This is Mazy. She has nothing to do with this post, but she's the only one here right now, so I thought I'd honor her. She likes to watch me type because she believes that if I type enough, my computer will eventually produce a Snausage.
This is the part about YA -
When I first realized that Shape of Water was no longer a short story and was becoming a novel, I thought, "Ok, this is sort of an initiation story." At least that's what we used to call books like Catcher in the Rye. A friend of mine, a little older and a reading teacher, called them "Adolescent Literature" and said they always viewed those stories as one cut above watching tv. In other words, books, but not quite literature.
Yesterday, someone asked me what I wrote and I said, "Mostly young adult." Person nodded. "You mean like the Hardy Boys?"
I had to think a minute. This guy was maybe 35. Weren't the Hardy Boys way back?
YA is its own world now, with certain star writers and publishing houses and agents specializing in it. Sometimes I forget that most of the people around me think that writing YA is akin to playing Dungeons and Dragons, kind of a hobby that my family tolerates as long as I regularly make dinner and occasionally contribute to the light bill.

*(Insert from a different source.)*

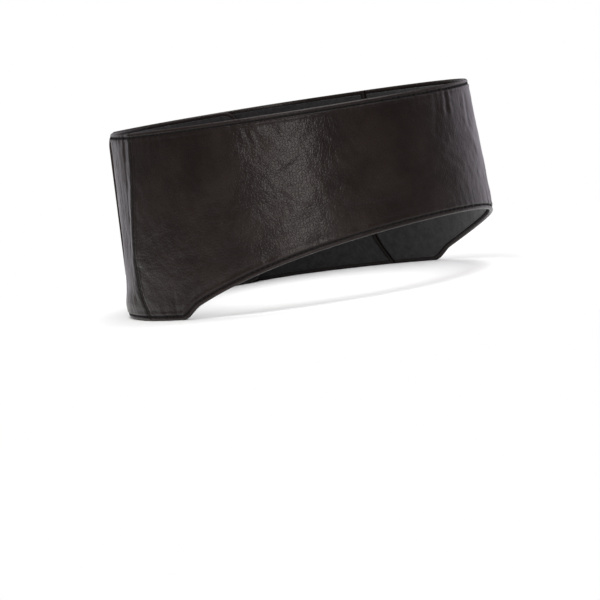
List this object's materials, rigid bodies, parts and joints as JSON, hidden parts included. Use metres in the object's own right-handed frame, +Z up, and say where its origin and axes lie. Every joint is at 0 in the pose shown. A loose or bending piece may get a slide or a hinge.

I'm pretty much used to that. I'm really used to the question, "Did you ever think of writing an actual novel?" (meaning for adults) and I even get that people who ask it don't realize how insulting that question is.
But here's what I'm wondering about - YA reviews. I just read one a woman wrote about a YA novel she finished (not one of mine - and I try never to mention titles). She said the teen voice seemed too mature for her age. I met this reviewer once, and I know she is about my age, has no kids and doesn't work with kids. Hmmm...the protagonist was 16 and I also read that book and teen seemed spot on as far as maturity goes - or at least as far as girl maturity goes. It was a good book. She didn't like it because of the maturity issue.
So maybe the actual readers of YA should write reviews then. There are lots of 14 and 15 year old reviewers. They have shiny, pimped out blogs and lots of stars and exclamation points to prove their enthusiasm. They tend to like the same book over and over (vampires or angsty books) and not like other types (say historical fiction or crime) and they get all their friends to agree with them. I think it's great that 15 year olds have blogs and are reading books, but I'm not sure if 15 is a vast enough age to form valid literary opinions on books that don't speak directly to their lives. And that's understandable.
So it's back to adult reviewers, and that's the problem: do adult reviewers respond to the writing or to the way teens are portrayed? I've never read a lot of reviews, but I have lately mostly because I've been asked to review books. I realized that I respond mostly to writing, and not the story as much, so I'm not going to review books. I think editors would probably be the best reviewers since they respond to story and writing; even better, YA editors should review YA books, MG editors, MG books, etc.
And here's my final YA question. If you don't have kids, or work with kids, or write YA, why do folks read and review it? It reminds me of the middle aged couples who walked around Disney World grumbling about the kids, how they were slow climbing onto the train seats or started crying when the lights went out on a ride. Well, Disney World really isn't for the childless middle-aged couple. There are lots of places for them, but riding the teacups isn't one of them.
I feel more and more like that about YA.
Last night, a high school student emailed me and said she read in a review, "...how you spent your childhood next to a graveyard and wrote a novel about your memories there..." I don't know who wrote that particular review, but it's not true. I lived near a graveyard in my adult life, when the kids were small. I guess the Internet has done away with fact checking.
Then again, maybe I've just had too much coffee. I don't really go by reviews. I read blurbs, and if I like the sound of it, I buy it or borrow it. I tend to go by covers, too, shallow as that is. And sometimes, weirdly enough, if I read a terrible review, I want to read it just to see if it's all that bad. But I still don't know who should review YA - it just seems everyone has an opinion on the genre.